Figure 8 3D representation of the measurement setup: microphone array parallel to the vehicle trajectory; height h from the floor up to the array center; distance l between the source and the reference sensor. 
Vehicles used in passby tests.
The performance of the proposed system was evaluated by comparing the actual values of the speed and wheelbase of the vehicles, measured during the experiments, with the estimated ones. The speed estimates are represented by blue circles in Figure 9 for each test, while measured values are represented by red stars. Test results were sorted in ascending order of the measured speed values for visualization purposes. The average absolute error was 10.8 km/h. It can be seen in this figure that the estimation error clearly increases for higher speeds, especially for values above 50 km/h.
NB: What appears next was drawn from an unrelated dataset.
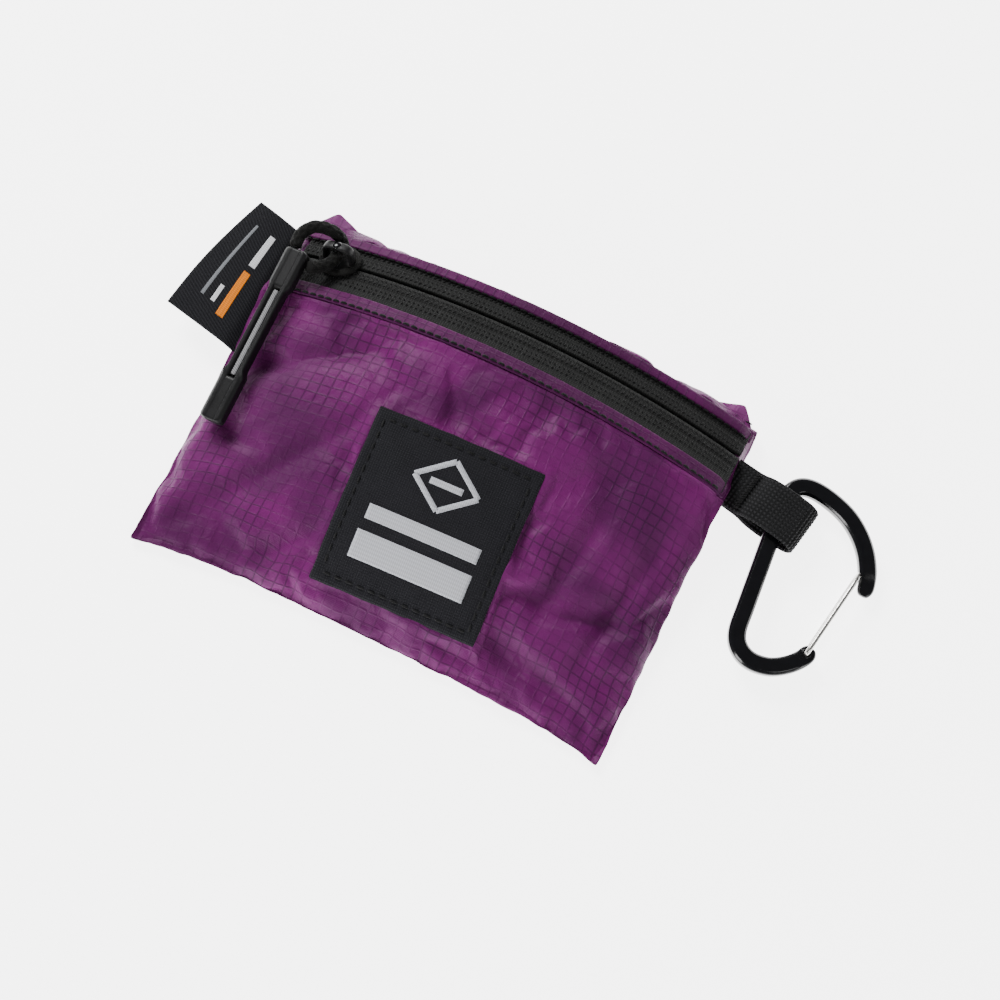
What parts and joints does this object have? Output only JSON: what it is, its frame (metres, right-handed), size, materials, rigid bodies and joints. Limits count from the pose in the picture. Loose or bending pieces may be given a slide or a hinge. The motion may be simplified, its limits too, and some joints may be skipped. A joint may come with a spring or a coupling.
{
  "type": "stuff sack",
  "caption": "Small flat zipped stuff sack of ripstop nylon with a cord puller, front patch, side tag and a webbing loop that holds a mini carabiner.",
  "frame": {"origin": "middle of the flat resting area of the back panel, on the surface the pouch lies on", "axes": "+X along the zipper towards the webbing loop and carabiner, +Y up the front towards the zipper, +Z out of the front"},
  "size_m": [0.186, 0.0941, 0.0213],
  "materials": {
    "ripstop": "thin calendered ripstop nylon, soft sheen, fine grid of thicker threads",
    "zipper_tape": "matt knitted zipper tape",
    "zipper_coil": "black nylon coil",
    "seam_tape": "thin black binding tape",
    "thread": "black polyester thread",
    "patch_weave": "tight matt black weave",
    "tag_weave": "black twill ribbon",
    "webbing": "black ladder-weave webbing",
    "slider_metal": "gloss black paint on die cast",
    "carabiner_metal": "black anodised, glossy chamfers",
    "gate_wire": "bare spring steel wire",
    "cord": "black braided cord",
    "grip_plastic": "moulded black plastic, satin",
    "inlay": "light grey strip"
  },
  "bodies": {
    "pouch": {"back_panel": "ripstop", "front_panel": "ripstop", "front_hem": "ripstop", "back_hem": "ripstop", "front_hem_topstitch": "thread", "back_hem_topstitch": "thread", "zipper_tape_lower": "zipper_tape", "zipper_tape_upper": "zipper_tape", "zipper_coil_lower": "zipper_coil", "zipper_coil_upper": "zipper_coil", "zip_stop_left": "slider_metal", "zip_stop_right": "slider_metal", "left_seam_binding": "seam_tape", "right_seam_binding": "seam_tape", "bottom_seam_binding": "seam_tape", "left_ear_stitch": "thread", "right_ear_stitch": "thread", "front_patch": "patch_weave", "patch_stitching": "thread"},
    "slider": {"slider_body": "slider_metal", "slider_bridge": "slider_metal"},
    "pull": {"pull_cord": "cord"},
    "grip": {"pull_grip": "grip_plastic", "grip_inlay": "inlay"},
    "tag": {"side_tag": "tag_weave"},
    "strap": {"webbing_loop": "webbing", "webbing_bartack": "thread"},
    "carabiner": {"carabiner_frame": "carabiner_metal"},
    "gate": {"wire_gate": "gate_wire"}
  },
  "joints": [
    {"name": "zip_travel", "type": "hinge", "parent": "pouch", "child": "slider", "pos_m": [0.002, -0.0301, -0.17244], "axis": [0, 0.9397, -0.342], "range_deg": [0, 27]},
    {"name": "pull_flip", "type": "hinge", "parent": "slider", "child": "pull", "pos_m": [-0.04946, 0.0372, 0.01248], "axis": [0, 1, 0], "range_deg": [0, 60]},
    {"name": "grip_bend", "type": "hinge", "parent": "pull", "child": "grip", "pos_m": [-0.0533, 0.0296, 0.01695], "axis": [-1, 0, 0], "range_deg": [0, 75]},
    {"name": "tag_flap", "type": "hinge", "parent": "pouch", "child": "tag", "pos_m": [-0.0635, 0.022, 0.007], "axis": [0, 1, 0], "range_deg": [-12, 60], "stiffness_Nm_per_rad": 0.004},
    {"name": "strap_flap", "type": "hinge", "parent": "pouch", "child": "strap", "pos_m": [0.0618, 0.0291, 0.005], "axis": [-0.1736, -0.9848, 0], "range_deg": [0, 45]},
    {"name": "carabiner_swing", "type": "hinge", "parent": "strap", "child": "carabiner", "pos_m": [0.0745, 0.0259, 0.005], "axis": [0.0941, -0.9956, 0], "range_deg": [0, 70]},
    {"name": "gate_open", "type": "hinge", "parent": "carabiner", "child": "gate", "pos_m": [0.09426, -0.00096, 0.00362], "axis": [0.0798, 0.0075, 0.9968], "range_deg": [0, 22], "stiffness_Nm_per_rad": 0.02, "springref_deg": -5.73}
  ]
}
If only the experiments with measured speed below 50 km/h are considered, the average absolute error is 6.3 km/h. On the other hand, if only the experiments with measured speed above 50 km/h are considered, the average absolute error increases to 18.1 km/h.
Figure 9 Speed estimates obtained using the proposed system with random parameter initialization. 
A tendency of underestimating the car velocity is observed in Figure 9, especially for speeds above 50 km/h. One possible cause could be the simplistic model used for the theoretical evolution of the TDoA over time, which assumed constant speed much smaller than the speed of sound and did not take into account the Doppler effect. The curves obtained for Test 22, which presented the largest speed error, are shown in blue in Figure 10. Despite the poor speed estimation result, the fitted curves are well adjusted to the delays obtained for the noise of the two axles of the vehicle, indicating that the error is not caused by the fitting optimization process, but by the theoretical model of the curve.
Figure 10 Tracking results for the highestspeederror test. 
The wheelbase estimation results are presented in Figure 11 for the experiments in ascending speed order. Blue circles and red stars indicate estimated and measured values, respectively. The average estimation error was 26 cm. Unlike speed estimation, wheelbase results do not appear to be correlated to the vehicle speed. This is in agreement with the sensitivity study carried out in [13], where the increase of vehicle speed had no influence in wheelbase estimation, but caused larger mean error and standard deviation in speed estimation.
Figure 11 Wheelbase estimates obtained using the proposed system with random parameter initialization. Errors of Test IDs 3 and 8 are due to the loud engine noise of Car 2, which was forced to not change gears during the passage. 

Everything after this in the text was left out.